Annualized Return Calculator
Convert any investment's total return into an annualized rate, also known as Compound Annual Growth Rate (CAGR). This standardizes performance across different time periods, enabling fair comparisons between investments held for different durations.
How Annualized Return (CAGR) is Calculated
The CAGR formula is straightforward: take the ending value divided by the beginning value, raise it to the power of 1 divided by the number of years, then subtract 1. If a $10,000 investment grows to $18,000 over 5 years, CAGR equals ($18,000 / $10,000)^(1/5) - 1 = 1.8^0.2 - 1 = 12.47%. This means the investment grew at an equivalent rate of 12.47% per year compounded. The beauty of CAGR is that it accounts for compounding, unlike simple average returns. If you invest $10,000 and it grows to $15,000 in year one (+50%) then drops to $12,000 in year two (-20%), the average annual return is 15%, but the CAGR is only 9.54%. The CAGR accurately reflects that your money grew from $10,000 to $12,000 over 2 years, while the average return overstates performance by ignoring the compounding effect of the loss.
Comparing Investments Using Annualized Returns
Annualized returns create a level playing field for comparing investments across different time horizons. Consider three investments: Investment A returned 80% over 5 years, Investment B returned 50% over 3 years, and Investment C returned 120% over 8 years. Raw total returns suggest C is best, but annualized returns reveal a different picture. A's CAGR is 12.5%, B's is 14.5%, and C's is 10.3%. Investment B actually performed best on an annualized basis despite having the lowest total return. This comparison is essential for evaluating fund managers, asset classes, or individual investments over different measurement periods. When comparing mutual funds, always use annualized returns over matching time periods. A fund claiming 200% total return since inception sounds impressive until you learn it was launched 20 years ago, representing only a 5.65% CAGR, barely beating inflation. Without annualization, marketing materials can make mediocre performance appear exceptional.

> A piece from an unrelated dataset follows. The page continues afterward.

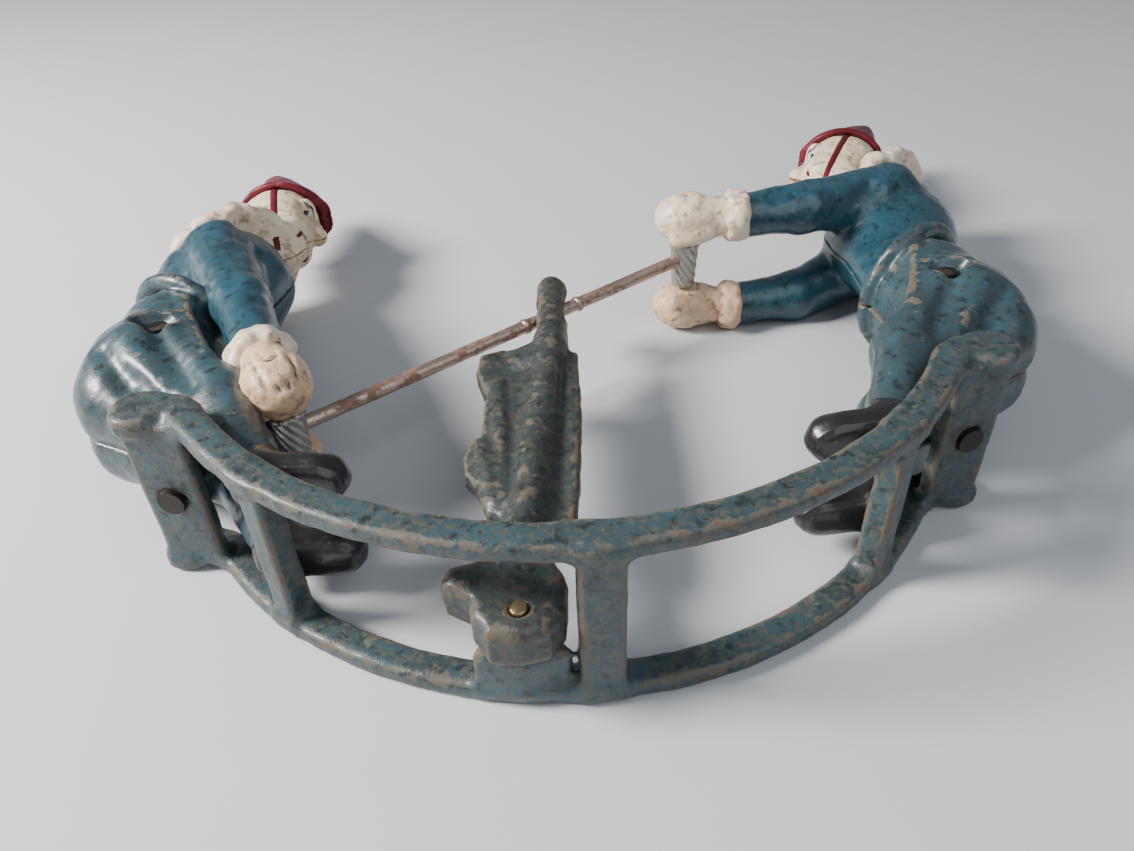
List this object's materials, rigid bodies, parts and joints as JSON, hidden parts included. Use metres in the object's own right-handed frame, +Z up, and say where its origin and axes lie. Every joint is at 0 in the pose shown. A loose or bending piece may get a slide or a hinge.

Limitations and Practical Considerations
While CAGR is invaluable for standardization, it has important limitations. First, it assumes a smooth growth path and hides volatility. An investment with 12% CAGR might have experienced -30% and +40% swings along the way, which matters for investors who might need to withdraw during a downturn. Second, CAGR does not account for cash flows in or out. If you added money during the period or withdrew funds, simple CAGR misrepresents your actual experience. Use internal rate of return (IRR) instead for portfolios with multiple cash flows. Third, CAGR is backward-looking and does not predict future returns. A stock with 20% CAGR over the past decade might not sustain that rate. Fourth, tax and inflation are not captured. A 10% CAGR in a taxable account might net 7% after taxes, and with 3% inflation, the real return is only 4%. For thorough analysis, calculate CAGR, then adjust for taxes and inflation to understand real purchasing power growth, which is what ultimately matters for meeting your financial goals.
Frequently Asked Questions
What is annualized return?
Annualized return, or CAGR, is the constant annual growth rate that would have taken an investment from its beginning value to its ending value over the holding period. It smooths out year-to-year volatility to show the equivalent steady annual growth rate.
How is annualized return different from average annual return?
Average annual return simply averages each year's return, which can be misleading due to compounding effects. If an investment gains 100% then loses 50%, the average annual return is 25%, but the annualized return is 0% since you are back where you started. Annualized return is more accurate.
Why is CAGR important?
CAGR enables fair comparison between investments held for different periods. A 50% total return over 3 years (CAGR 14.5%) is better than 50% over 5 years (CAGR 8.4%). Without annualization, these investments appear identical despite very different performance.
Does CAGR account for volatility?
No, CAGR shows the smoothed growth rate and ignores the path taken. Two investments with the same CAGR might have vastly different volatility. Combine CAGR with standard deviation or maximum drawdown metrics for a complete risk-return picture.
What is a good annualized return?
The S&P 500 has delivered roughly 10% annualized returns historically, or about 7% after inflation. Beating 10% consistently is difficult. Returns also depend on risk: bonds return 4-6%, real estate 8-12%, and venture capital targets 20%+ to compensate for high risk.